== Dataset excerpt
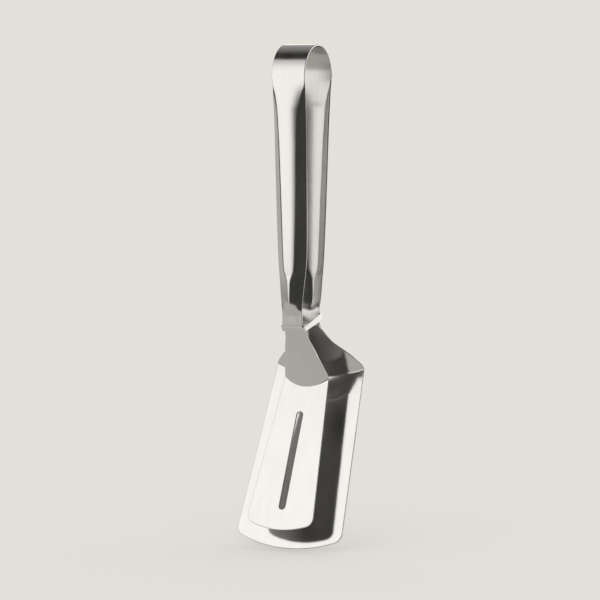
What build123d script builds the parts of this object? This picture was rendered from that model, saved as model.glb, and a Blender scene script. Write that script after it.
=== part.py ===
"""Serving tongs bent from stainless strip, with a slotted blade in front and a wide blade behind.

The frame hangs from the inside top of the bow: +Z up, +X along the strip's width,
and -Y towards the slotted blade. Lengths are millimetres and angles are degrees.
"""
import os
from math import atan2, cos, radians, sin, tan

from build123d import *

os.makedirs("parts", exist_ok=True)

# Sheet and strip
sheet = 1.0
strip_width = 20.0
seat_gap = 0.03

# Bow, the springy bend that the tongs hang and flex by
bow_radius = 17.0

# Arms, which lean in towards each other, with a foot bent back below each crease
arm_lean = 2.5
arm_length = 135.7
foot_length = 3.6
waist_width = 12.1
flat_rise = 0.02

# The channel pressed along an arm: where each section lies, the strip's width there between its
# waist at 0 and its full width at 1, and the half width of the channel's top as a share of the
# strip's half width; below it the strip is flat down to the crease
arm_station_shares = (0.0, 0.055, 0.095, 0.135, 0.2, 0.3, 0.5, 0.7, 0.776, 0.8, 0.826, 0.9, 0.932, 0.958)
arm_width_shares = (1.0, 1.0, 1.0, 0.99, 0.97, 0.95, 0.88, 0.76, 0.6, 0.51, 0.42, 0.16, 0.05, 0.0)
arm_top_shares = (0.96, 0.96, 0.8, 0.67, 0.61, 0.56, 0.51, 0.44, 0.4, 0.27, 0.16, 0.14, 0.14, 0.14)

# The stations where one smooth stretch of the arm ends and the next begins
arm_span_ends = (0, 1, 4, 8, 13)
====
→ Task objective
Write only the number of lines that include "from".

→ Result of the task
5